Friday, August 22, 2008

The Phone Call

Every parent who has a child with emotional or behavioral special needs knows about "the phone call." So much so that it has almost become a cliché in these circles. Every day your child goes to school, you are panic stricken each time the phone rings, and you hold your breath, almost to the point of endangering yourself, until you can read the caller ID. If you get through the whole day without a phone call from the school, it's almost like Christmas. If you get through a whole week, it's like winning the lottery. If you see the school's name on the caller ID, you feel like you're going down with the titanic.

I, like many other parents in my situation, have received my share of phone calls. In fact, I will "one-up" my peers by saying that I have even gotten "the phone call" from the principal of a school my children do not even attend. Public school started a week earlier than our school did. Tommy and Will went down to the school, as they were used to doing all summer, to ride bikes and scooters in the empty parking lot. We had forgotten that the school was in session, and when the principle came out to tell them they could not ride there because pick-up would be starting soon, Tommy was non-responsive and ran off - and then proceeded to scooter across the parking lot. Will,
I was told was, was very cooperative and provided them with our phone number. Not one of Tommy's shining moments.

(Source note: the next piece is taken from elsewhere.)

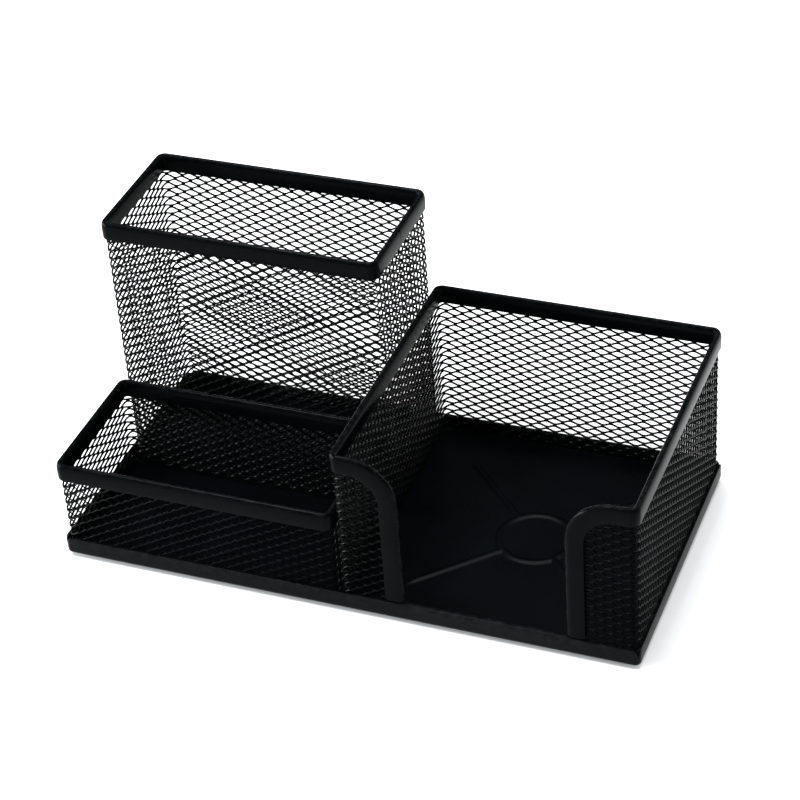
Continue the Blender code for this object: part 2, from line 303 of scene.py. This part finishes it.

Occasionally we have worked things out over the phone, but most often I have run to the school as quickly as I can in hopes of doing as much damage control as possible. Last spring, in a session with our Behavior Therapist, Nathan, we talked about a recent phone call and how Tommy was unable to tell the teacher what was wrong. He was also unwilling to get on the school's phone and tell me what was going on. But, when I picked him up, he was able to talk to me when we got into the car. We started to brainstorm about ways that Tommy could get my attention when he was in school and save ourselves from an incident, and "the phone call." Naturally, it hit Nathan and I at the same time that Tommy needed a cell phone. He was in forth grade now, was a very responsible child with his belongings, and really had no friends to call, so there would be no abuse of the privilege.

It seemed like the perfect solution. I plugged in speed dials for myself, his dad and brothers. He knew that if something was really starting to go wrong, all he had to do was hold down the number two and he would get me. What an incredible sense of relief and control this has given him. We have avoided several incidents this way. Tommy takes great pride in having called me to work things out before he loses it. He also takes great pride in being trustworthy enough to have a phone. It has been a big boost to his self esteem.

I have also been able to call him if need be. One day I-40 was shut down and it took me two and half hours to get to the school (normally a 25 minute drive). I was able to call him several times and update him on my status, keeping him calm and in the loop. He also takes the phone on bike rides, etc. in case he gets hurt or lost and needs to contact us.

I would recommend getting any child with control issues a phone, if they are mature enough to handle the responsibility. There are, however, a few issues with this method. His teacher became concerned because he would speak to me, but still not be able to tell her what was going on, so she was not up to speed on how to proceed. We have to make sure that Tommy at least tells the teacher that he called me, so she can touch base with me to find out what happened. Furthermore, cell phones may not be allowed at your child's school. We got permission from the head of school, who thought it was a great idea. If you are in public school, you may need to get it included in an IEP.

There is always a feeling of triumph when you have taken something that has haunted you, like "the phone call," and turned it around to work to your advantage. And though it's nervous making to put control into the hands of a child who is often out of control, sometimes it's just what they need.

1 comment:

angel said...

oh. my. word.
my knucklehead is ADHD and i have had so many "phone calls" i've lost count...
i agree, its an awesome thing for a kid with issues.
i gave my son a cellphone when he went to the 6th grade (he's 17 now) and he's been fantastically responsible with it. he's never lost one or had one stolen and i can get hold of him or him of me whenever wherever.